## [Stated problem]
Each line from the one containing "Continue the three.js" through the one containing "return rows_of([centre +" is to be retyped exactly, both end lines included, and all other lines left out.

Records with modeling code
- - - - - - -

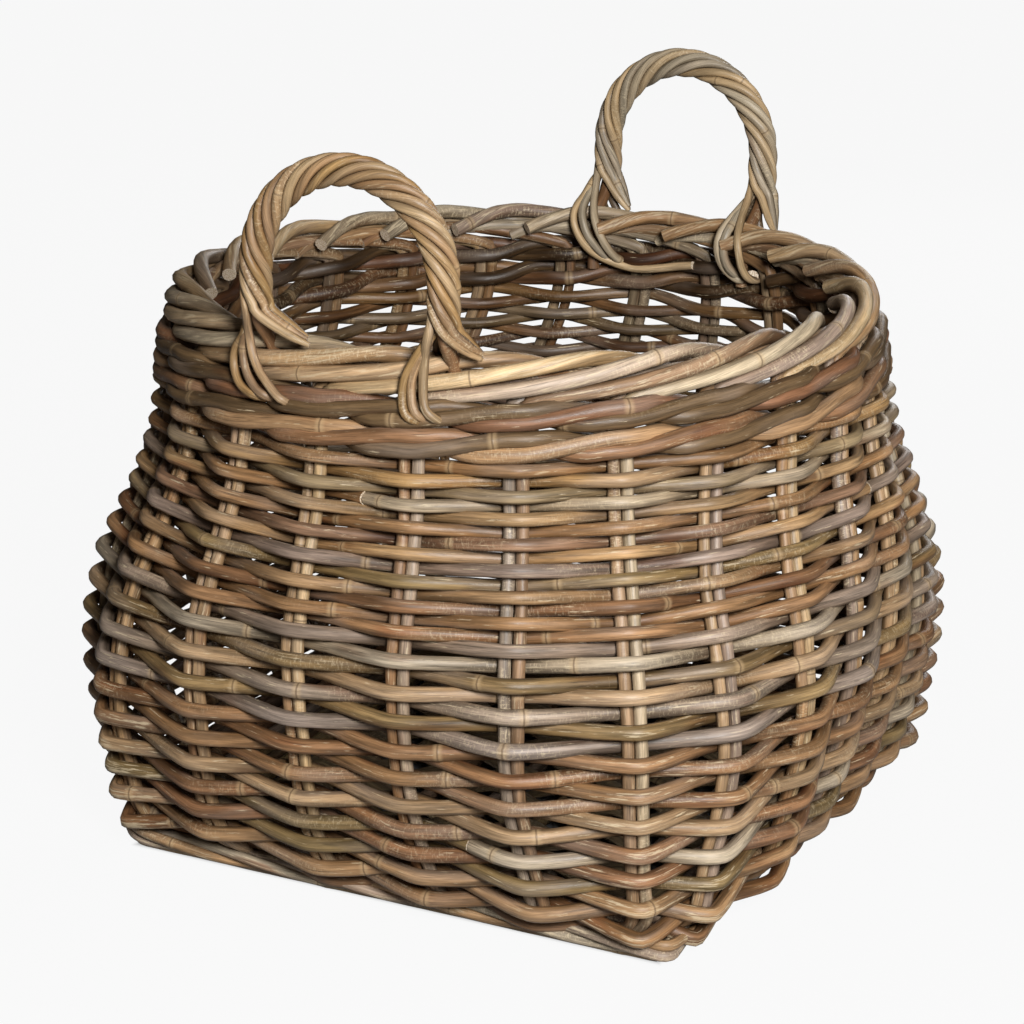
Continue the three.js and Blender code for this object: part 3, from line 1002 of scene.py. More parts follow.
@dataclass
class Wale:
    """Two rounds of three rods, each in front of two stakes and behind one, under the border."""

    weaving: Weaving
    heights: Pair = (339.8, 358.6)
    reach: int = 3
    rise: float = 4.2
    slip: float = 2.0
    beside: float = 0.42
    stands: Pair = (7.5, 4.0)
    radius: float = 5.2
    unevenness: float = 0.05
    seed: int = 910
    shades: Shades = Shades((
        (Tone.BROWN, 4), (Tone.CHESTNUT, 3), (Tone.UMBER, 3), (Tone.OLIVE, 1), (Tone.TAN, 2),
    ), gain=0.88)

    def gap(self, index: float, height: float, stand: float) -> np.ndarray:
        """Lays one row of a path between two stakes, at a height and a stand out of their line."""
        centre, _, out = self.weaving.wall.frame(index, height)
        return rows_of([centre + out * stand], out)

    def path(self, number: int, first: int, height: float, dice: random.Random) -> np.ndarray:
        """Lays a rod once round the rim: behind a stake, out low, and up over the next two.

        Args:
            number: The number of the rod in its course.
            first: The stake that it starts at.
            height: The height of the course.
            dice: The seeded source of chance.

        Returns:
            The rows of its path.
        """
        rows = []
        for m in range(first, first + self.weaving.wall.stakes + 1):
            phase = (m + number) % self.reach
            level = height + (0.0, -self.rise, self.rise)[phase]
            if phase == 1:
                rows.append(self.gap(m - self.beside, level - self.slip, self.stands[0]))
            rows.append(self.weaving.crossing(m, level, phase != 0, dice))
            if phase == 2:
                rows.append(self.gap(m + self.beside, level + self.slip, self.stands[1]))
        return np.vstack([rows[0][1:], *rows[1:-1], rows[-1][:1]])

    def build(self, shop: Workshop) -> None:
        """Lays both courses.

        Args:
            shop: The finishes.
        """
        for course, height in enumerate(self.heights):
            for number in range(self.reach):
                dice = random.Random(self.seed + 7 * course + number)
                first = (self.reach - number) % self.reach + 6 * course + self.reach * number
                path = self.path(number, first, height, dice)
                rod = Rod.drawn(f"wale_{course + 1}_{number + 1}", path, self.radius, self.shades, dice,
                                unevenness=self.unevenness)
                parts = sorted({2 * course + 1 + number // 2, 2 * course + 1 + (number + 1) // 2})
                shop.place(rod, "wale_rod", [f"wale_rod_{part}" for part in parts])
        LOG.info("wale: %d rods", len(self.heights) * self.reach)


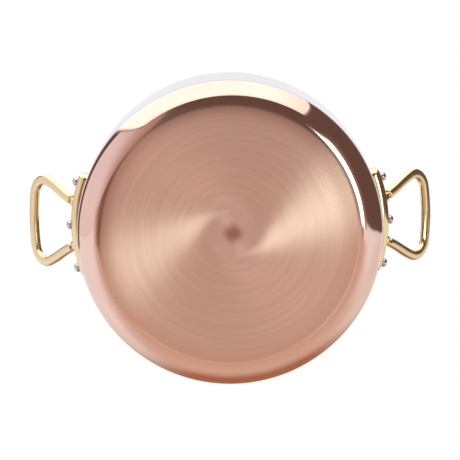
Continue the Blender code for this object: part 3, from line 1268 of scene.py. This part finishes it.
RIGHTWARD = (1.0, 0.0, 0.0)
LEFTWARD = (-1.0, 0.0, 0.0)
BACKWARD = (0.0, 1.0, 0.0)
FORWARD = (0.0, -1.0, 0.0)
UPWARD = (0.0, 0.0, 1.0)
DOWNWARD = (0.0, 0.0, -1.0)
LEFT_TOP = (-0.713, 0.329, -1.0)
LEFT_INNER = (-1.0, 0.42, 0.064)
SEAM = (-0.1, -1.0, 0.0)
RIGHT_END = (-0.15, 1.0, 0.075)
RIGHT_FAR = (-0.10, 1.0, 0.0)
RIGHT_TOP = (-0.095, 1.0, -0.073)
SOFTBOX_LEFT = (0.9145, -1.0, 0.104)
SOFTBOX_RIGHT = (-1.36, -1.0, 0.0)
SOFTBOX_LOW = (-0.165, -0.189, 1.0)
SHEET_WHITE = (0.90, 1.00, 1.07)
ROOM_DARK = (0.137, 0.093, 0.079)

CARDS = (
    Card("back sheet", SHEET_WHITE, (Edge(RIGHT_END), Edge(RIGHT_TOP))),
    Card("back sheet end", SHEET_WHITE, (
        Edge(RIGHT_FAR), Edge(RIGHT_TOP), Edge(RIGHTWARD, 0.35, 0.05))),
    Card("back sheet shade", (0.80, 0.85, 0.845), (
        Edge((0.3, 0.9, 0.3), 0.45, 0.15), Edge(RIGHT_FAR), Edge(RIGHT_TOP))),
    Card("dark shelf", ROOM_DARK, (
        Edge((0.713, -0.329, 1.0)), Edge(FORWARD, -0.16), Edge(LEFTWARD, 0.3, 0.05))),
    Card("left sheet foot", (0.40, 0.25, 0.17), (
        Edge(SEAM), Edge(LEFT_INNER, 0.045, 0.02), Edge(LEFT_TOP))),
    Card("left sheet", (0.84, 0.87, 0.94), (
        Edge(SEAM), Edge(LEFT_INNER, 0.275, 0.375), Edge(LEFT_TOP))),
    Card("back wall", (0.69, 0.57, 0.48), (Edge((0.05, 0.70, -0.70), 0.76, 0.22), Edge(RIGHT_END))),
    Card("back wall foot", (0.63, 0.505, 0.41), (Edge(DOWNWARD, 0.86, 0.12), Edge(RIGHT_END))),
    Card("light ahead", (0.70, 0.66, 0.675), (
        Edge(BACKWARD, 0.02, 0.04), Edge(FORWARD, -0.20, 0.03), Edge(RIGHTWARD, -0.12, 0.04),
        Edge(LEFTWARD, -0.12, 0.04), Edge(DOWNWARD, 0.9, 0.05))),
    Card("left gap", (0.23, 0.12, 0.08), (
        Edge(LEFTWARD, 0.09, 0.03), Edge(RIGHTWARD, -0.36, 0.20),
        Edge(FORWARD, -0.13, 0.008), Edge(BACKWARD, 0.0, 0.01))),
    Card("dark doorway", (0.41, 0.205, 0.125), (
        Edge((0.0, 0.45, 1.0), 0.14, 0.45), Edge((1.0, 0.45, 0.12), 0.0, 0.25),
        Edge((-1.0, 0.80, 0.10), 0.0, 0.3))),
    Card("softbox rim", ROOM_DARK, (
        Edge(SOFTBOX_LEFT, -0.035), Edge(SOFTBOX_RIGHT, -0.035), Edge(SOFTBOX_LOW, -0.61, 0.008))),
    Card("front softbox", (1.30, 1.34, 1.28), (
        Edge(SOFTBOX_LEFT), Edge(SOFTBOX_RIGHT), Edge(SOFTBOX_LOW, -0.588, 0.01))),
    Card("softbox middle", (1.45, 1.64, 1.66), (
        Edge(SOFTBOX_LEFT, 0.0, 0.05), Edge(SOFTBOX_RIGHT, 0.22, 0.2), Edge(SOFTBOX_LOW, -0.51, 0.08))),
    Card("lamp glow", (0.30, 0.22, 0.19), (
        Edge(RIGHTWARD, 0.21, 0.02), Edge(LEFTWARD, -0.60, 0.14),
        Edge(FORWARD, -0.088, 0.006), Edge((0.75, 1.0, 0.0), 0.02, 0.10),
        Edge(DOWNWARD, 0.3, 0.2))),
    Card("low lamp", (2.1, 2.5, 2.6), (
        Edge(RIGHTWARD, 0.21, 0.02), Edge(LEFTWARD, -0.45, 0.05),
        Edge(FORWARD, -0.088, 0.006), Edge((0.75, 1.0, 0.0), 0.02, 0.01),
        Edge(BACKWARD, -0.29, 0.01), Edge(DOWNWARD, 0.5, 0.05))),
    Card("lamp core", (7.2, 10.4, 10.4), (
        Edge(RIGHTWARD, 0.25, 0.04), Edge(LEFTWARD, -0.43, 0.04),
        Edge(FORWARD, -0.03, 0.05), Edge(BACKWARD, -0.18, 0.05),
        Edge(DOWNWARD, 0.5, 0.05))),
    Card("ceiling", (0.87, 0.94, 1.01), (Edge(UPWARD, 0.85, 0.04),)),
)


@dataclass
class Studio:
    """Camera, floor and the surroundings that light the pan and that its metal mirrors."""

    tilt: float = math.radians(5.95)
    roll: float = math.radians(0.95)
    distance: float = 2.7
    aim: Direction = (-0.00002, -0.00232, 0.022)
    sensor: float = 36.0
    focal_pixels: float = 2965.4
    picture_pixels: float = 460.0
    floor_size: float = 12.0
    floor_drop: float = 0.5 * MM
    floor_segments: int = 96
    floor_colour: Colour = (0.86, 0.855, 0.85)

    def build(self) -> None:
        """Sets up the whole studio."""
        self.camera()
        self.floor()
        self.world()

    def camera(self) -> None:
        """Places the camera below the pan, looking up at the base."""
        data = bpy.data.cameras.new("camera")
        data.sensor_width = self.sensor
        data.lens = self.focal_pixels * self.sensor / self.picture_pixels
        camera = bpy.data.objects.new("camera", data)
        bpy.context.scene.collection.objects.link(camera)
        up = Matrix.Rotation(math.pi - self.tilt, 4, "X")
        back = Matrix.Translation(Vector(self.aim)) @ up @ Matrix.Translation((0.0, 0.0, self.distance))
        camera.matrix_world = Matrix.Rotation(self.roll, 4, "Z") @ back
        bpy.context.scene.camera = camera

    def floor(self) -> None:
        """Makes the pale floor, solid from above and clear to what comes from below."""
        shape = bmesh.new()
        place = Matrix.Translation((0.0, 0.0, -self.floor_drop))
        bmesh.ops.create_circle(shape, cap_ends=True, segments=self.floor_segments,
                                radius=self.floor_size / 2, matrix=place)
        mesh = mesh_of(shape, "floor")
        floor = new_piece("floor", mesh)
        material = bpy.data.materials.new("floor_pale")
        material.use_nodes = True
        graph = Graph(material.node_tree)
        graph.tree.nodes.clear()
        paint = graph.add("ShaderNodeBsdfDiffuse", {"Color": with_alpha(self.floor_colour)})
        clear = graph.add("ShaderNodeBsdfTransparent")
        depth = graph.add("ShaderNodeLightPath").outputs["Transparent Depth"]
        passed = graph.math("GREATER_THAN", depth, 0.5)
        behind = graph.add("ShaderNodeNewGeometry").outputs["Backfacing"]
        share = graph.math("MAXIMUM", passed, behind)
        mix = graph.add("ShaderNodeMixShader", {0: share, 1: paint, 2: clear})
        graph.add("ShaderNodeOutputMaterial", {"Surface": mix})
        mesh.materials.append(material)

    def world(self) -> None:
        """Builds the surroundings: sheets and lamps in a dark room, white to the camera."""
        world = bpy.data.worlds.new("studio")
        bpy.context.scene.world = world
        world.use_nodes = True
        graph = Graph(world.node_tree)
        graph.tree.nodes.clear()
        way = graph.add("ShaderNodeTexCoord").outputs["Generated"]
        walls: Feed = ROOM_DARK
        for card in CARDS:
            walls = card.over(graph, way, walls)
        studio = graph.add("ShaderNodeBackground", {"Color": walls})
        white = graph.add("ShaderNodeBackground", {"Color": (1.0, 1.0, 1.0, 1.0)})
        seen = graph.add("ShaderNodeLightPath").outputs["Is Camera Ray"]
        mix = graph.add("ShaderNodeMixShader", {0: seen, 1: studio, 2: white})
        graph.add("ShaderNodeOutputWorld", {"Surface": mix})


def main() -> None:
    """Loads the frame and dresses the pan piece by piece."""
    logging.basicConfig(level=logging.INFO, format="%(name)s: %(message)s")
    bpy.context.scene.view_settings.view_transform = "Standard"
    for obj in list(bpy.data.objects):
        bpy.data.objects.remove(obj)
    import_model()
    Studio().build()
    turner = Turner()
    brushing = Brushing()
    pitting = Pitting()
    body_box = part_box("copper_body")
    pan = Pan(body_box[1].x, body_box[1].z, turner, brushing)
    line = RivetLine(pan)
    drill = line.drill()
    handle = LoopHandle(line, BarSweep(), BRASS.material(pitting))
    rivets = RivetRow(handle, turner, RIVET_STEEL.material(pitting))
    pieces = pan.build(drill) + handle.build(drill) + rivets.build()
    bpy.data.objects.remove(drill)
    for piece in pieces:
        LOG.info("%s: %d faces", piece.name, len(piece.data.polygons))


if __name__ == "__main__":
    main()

- - - - - - -

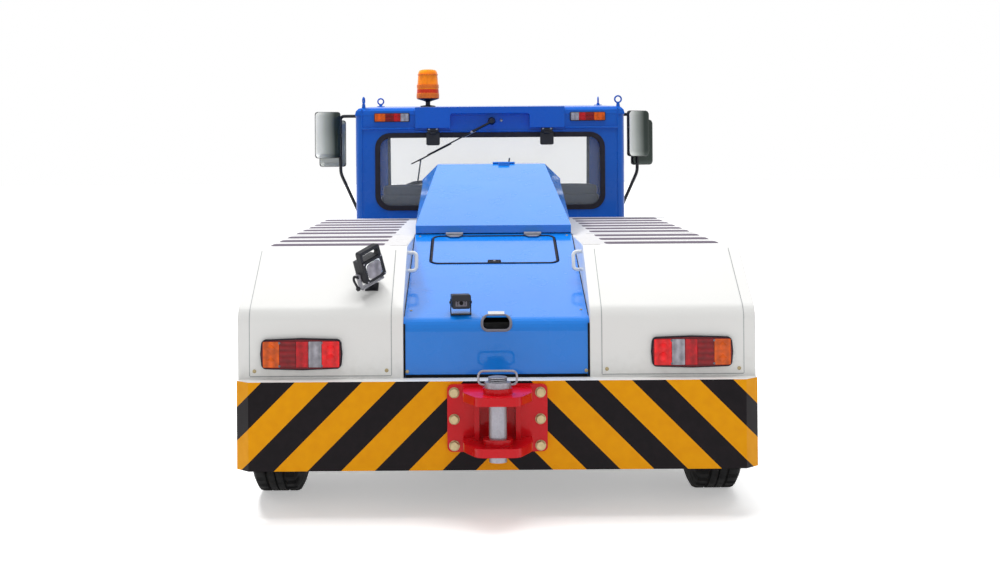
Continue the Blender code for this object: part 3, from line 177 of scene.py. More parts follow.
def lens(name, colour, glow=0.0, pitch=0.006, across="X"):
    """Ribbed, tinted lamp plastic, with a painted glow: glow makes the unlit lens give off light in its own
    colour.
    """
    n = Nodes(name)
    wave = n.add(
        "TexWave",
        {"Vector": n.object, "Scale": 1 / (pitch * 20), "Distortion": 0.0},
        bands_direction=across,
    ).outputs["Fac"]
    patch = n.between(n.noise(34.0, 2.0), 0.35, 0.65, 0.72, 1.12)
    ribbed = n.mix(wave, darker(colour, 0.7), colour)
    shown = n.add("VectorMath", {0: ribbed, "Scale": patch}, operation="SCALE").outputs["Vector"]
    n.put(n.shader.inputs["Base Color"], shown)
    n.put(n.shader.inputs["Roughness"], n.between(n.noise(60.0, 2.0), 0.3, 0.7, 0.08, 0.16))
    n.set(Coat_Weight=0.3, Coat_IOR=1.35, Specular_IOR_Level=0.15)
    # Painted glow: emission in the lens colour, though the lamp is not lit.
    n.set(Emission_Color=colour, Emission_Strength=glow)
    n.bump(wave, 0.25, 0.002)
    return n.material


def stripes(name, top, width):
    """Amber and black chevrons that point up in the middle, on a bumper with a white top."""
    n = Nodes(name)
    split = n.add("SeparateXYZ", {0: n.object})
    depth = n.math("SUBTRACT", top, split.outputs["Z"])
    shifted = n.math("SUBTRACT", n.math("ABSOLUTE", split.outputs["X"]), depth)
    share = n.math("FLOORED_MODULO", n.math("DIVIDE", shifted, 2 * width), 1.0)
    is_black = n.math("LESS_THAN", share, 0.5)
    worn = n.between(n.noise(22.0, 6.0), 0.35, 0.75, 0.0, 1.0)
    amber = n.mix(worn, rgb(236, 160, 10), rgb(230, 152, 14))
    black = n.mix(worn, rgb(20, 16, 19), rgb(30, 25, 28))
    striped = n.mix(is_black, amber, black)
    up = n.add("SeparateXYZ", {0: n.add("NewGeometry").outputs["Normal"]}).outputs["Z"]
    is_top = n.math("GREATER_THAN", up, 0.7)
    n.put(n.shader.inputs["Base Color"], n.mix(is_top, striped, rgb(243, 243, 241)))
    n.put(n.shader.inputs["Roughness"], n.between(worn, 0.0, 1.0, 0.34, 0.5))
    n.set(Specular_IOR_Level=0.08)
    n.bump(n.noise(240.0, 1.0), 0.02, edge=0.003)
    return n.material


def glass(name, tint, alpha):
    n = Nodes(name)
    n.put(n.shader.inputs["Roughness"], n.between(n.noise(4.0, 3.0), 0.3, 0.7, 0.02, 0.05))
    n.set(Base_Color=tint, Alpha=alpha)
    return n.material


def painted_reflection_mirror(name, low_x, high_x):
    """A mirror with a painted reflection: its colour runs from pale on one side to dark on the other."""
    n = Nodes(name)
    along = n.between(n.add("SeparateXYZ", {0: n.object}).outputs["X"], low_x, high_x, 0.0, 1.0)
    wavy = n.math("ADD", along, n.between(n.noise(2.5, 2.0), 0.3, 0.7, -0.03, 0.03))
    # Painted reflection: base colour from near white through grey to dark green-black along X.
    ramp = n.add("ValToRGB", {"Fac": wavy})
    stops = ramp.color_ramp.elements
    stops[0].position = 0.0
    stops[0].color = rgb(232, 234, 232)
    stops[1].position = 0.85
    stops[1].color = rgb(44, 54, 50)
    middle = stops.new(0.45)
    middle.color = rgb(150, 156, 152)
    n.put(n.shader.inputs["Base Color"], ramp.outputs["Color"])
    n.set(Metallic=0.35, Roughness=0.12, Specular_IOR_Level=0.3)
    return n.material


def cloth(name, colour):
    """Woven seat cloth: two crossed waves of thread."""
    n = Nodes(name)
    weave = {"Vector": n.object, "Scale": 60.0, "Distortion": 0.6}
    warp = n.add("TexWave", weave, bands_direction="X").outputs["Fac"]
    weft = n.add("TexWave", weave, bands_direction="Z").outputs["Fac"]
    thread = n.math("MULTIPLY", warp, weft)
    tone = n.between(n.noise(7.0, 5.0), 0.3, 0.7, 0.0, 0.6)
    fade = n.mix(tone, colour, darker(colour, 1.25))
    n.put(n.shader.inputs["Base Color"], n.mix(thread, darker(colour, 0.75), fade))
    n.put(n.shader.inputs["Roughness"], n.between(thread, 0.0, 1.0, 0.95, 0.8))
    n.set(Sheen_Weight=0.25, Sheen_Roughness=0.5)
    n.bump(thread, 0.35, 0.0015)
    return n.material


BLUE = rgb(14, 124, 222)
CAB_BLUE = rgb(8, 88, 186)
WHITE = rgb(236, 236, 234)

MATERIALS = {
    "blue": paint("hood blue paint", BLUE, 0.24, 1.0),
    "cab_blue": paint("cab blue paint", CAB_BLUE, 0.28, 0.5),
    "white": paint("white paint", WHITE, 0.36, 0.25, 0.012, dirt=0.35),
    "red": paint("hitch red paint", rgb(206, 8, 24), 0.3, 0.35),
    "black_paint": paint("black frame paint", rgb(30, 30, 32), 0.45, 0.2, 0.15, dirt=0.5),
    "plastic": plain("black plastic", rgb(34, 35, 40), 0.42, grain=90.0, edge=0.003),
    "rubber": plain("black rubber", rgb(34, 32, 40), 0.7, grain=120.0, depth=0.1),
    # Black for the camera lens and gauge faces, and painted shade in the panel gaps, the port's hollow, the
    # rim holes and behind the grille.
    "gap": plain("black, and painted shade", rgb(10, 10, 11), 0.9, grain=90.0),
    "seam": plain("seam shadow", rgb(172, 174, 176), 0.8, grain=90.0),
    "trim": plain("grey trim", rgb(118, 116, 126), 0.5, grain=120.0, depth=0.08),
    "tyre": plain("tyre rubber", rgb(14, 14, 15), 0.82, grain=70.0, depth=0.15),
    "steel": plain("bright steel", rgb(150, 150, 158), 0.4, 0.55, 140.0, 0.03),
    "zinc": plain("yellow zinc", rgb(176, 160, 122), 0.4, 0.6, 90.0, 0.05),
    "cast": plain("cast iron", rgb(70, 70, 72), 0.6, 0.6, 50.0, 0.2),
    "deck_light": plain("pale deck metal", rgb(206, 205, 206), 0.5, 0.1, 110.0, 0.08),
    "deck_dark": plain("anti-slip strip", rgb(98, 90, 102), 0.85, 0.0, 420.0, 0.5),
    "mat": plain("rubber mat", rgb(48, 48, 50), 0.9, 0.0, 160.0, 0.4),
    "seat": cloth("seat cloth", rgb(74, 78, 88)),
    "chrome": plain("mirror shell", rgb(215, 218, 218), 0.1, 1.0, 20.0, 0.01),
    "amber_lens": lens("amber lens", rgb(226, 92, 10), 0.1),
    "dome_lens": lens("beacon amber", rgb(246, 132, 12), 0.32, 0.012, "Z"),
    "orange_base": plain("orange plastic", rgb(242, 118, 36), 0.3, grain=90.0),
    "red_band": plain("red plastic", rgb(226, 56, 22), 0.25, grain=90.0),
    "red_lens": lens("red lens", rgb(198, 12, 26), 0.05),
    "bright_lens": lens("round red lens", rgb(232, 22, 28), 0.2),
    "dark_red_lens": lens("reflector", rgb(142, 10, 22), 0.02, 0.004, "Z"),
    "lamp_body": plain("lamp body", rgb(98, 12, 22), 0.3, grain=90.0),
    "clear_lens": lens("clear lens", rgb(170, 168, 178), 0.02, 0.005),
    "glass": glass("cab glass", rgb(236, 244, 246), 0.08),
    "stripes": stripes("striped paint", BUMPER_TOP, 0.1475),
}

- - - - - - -

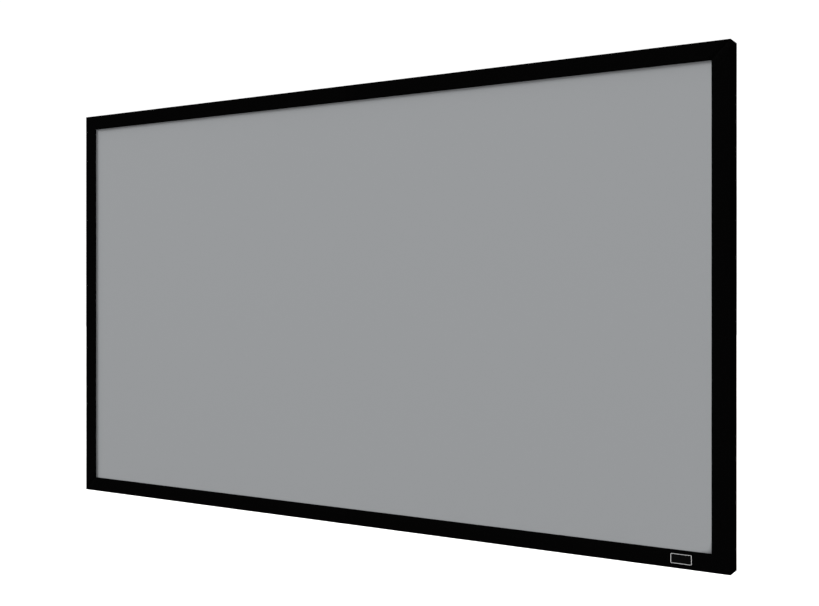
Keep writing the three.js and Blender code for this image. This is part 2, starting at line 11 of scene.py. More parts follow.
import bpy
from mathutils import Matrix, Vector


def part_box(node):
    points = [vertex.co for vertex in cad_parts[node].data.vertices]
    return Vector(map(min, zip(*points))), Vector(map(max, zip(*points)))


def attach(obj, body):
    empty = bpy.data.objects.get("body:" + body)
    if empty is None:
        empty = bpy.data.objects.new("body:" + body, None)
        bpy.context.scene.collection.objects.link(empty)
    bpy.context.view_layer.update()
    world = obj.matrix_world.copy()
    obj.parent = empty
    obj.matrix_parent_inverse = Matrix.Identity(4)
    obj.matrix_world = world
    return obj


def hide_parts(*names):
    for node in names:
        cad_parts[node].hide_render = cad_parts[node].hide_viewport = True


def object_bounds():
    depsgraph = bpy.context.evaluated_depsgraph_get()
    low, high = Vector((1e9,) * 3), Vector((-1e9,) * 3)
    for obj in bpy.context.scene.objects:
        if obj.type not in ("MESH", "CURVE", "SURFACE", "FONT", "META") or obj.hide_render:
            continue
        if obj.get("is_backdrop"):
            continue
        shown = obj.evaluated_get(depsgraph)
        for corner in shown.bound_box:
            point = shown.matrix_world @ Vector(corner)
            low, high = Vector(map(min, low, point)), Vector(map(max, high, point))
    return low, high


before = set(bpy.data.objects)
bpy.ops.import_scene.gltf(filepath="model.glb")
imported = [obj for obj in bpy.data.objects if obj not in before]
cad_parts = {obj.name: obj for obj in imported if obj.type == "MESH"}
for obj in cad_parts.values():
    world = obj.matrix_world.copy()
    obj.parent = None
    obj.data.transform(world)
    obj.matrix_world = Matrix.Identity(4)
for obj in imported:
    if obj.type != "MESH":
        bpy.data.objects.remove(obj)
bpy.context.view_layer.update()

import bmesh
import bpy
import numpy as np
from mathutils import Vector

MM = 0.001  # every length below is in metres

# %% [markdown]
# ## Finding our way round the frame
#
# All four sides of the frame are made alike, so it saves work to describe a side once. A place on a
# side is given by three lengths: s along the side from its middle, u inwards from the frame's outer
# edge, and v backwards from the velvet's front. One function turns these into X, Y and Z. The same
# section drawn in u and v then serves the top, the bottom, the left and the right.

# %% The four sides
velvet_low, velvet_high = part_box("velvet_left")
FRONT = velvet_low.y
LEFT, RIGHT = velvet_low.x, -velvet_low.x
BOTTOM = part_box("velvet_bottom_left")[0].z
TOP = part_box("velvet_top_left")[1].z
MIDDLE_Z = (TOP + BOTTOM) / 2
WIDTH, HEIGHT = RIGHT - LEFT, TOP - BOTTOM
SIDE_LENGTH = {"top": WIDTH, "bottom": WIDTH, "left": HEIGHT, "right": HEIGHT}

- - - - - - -

## [Written solution]
Continue the three.js and Blender code for this object: part 3, from line 1002 of scene.py. More parts follow.
@dataclass
class Wale:
    """Two rounds of three rods, each in front of two stakes and behind one, under the border."""

    weaving: Weaving
    heights: Pair = (339.8, 358.6)
    reach: int = 3
    rise: float = 4.2
    slip: float = 2.0
    beside: float = 0.42
    stands: Pair = (7.5, 4.0)
    radius: float = 5.2
    unevenness: float = 0.05
    seed: int = 910
    shades: Shades = Shades((
        (Tone.BROWN, 4), (Tone.CHESTNUT, 3), (Tone.UMBER, 3), (Tone.OLIVE, 1), (Tone.TAN, 2),
    ), gain=0.88)

    def gap(self, index: float, height: float, stand: float) -> np.ndarray:
        """Lays one row of a path between two stakes, at a height and a stand out of their line."""
        centre, _, out = self.weaving.wall.frame(index, height)
        return rows_of([centre + out * stand], out)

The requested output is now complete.